··· Supplied information ···

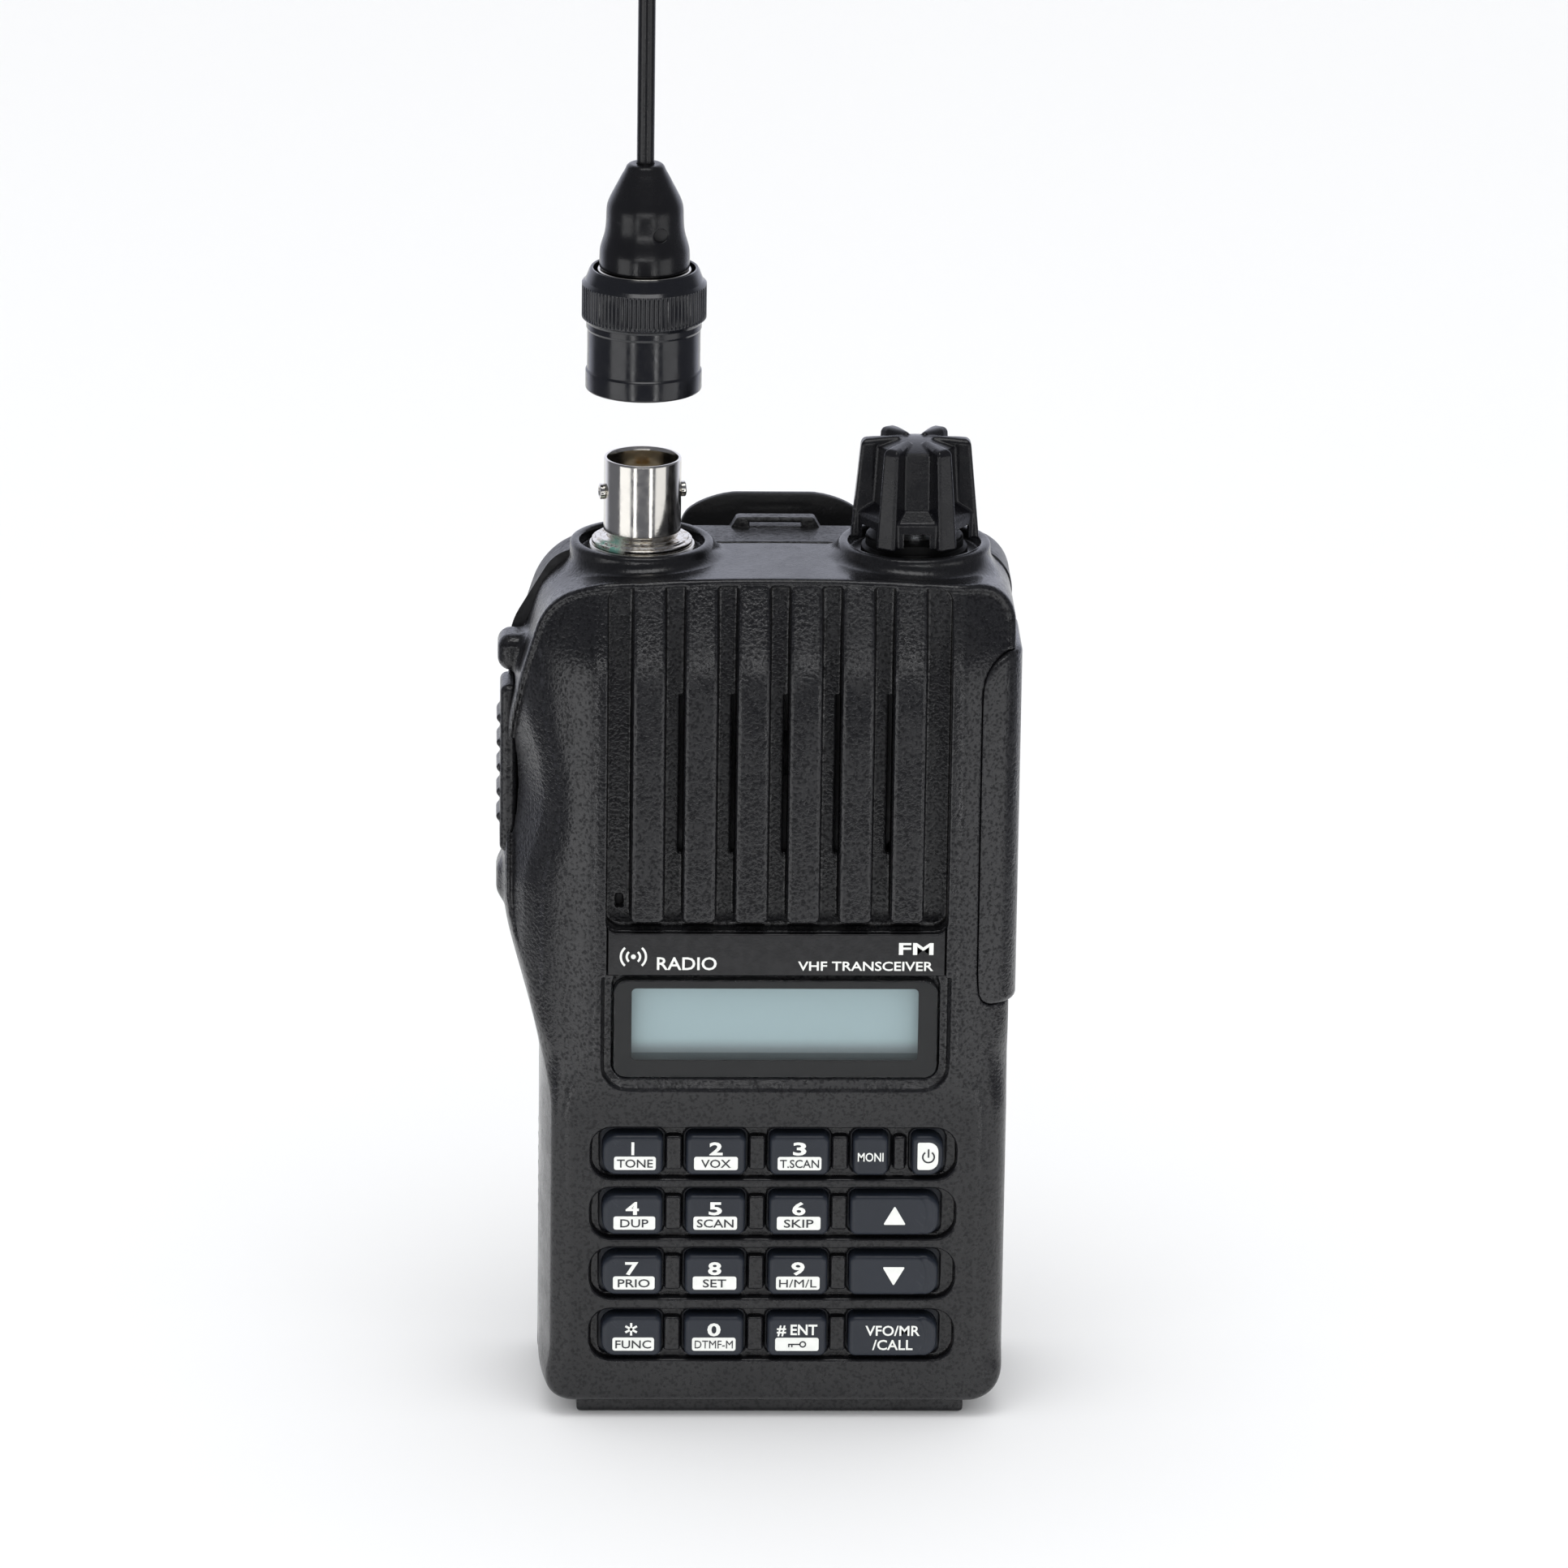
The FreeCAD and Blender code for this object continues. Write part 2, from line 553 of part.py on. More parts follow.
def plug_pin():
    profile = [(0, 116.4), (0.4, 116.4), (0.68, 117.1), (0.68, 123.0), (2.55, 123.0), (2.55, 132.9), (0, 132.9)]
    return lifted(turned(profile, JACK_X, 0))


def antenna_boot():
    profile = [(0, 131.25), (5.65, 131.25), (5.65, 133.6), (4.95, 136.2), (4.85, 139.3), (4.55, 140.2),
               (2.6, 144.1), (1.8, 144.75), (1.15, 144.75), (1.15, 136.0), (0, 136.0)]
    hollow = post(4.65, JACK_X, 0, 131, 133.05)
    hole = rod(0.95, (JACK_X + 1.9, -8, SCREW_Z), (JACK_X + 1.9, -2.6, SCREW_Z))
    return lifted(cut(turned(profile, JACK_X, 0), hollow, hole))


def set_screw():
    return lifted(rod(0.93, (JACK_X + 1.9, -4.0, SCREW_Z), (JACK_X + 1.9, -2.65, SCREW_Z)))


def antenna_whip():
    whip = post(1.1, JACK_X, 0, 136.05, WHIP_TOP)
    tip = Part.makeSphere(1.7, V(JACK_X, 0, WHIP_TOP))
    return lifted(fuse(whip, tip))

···

• [Directions for this task]
Your answer should be exactly the lines of the data above, from the first through the line containing "return lifted(turned(profile, JACK_X, 0))".

• [Completed task]
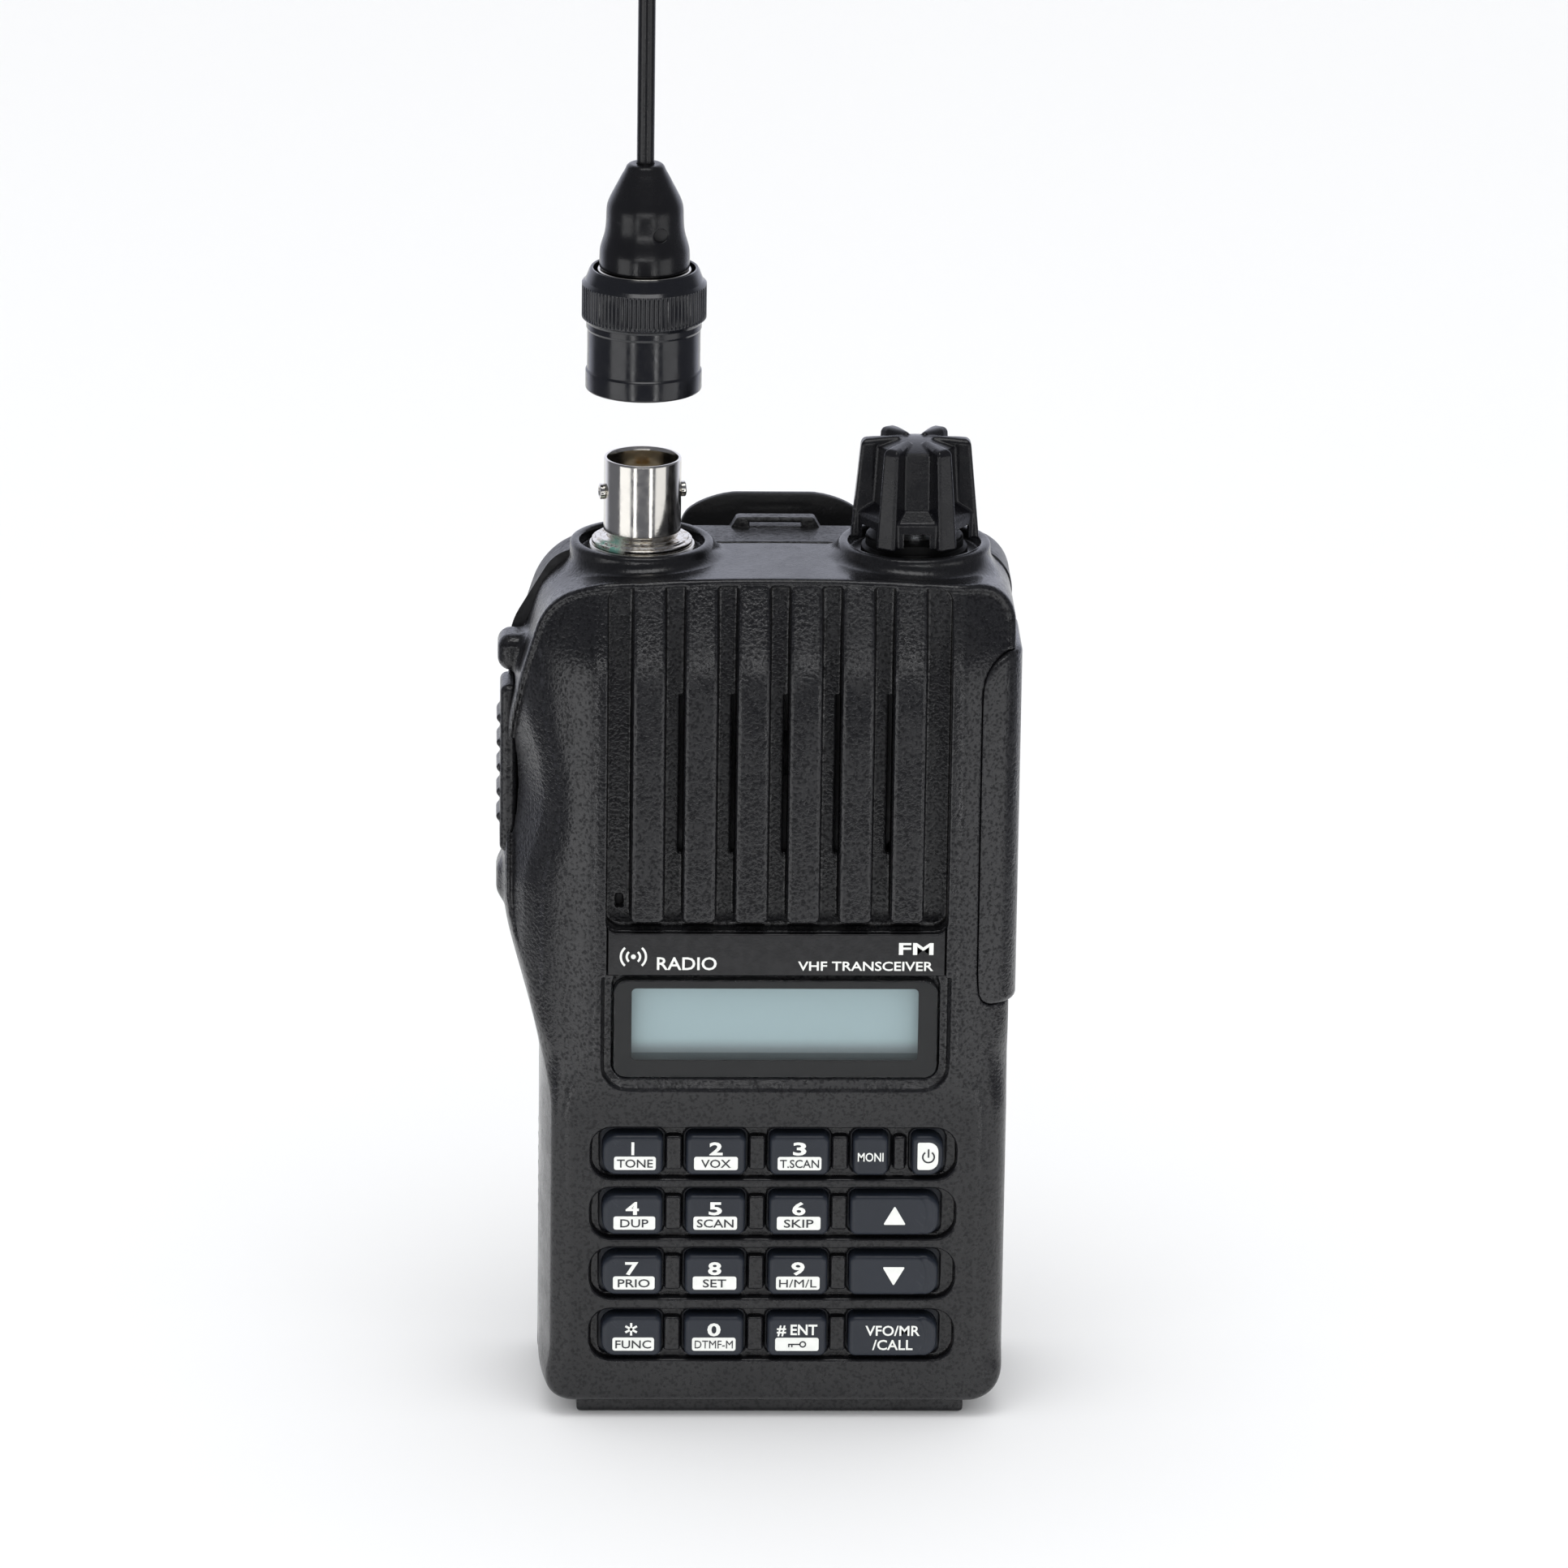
The FreeCAD and Blender code for this object continues. Write part 2, from line 553 of part.py on. More parts follow.
def plug_pin():
    profile = [(0, 116.4), (0.4, 116.4), (0.68, 117.1), (0.68, 123.0), (2.55, 123.0), (2.55, 132.9), (0, 132.9)]
    return lifted(turned(profile, JACK_X, 0))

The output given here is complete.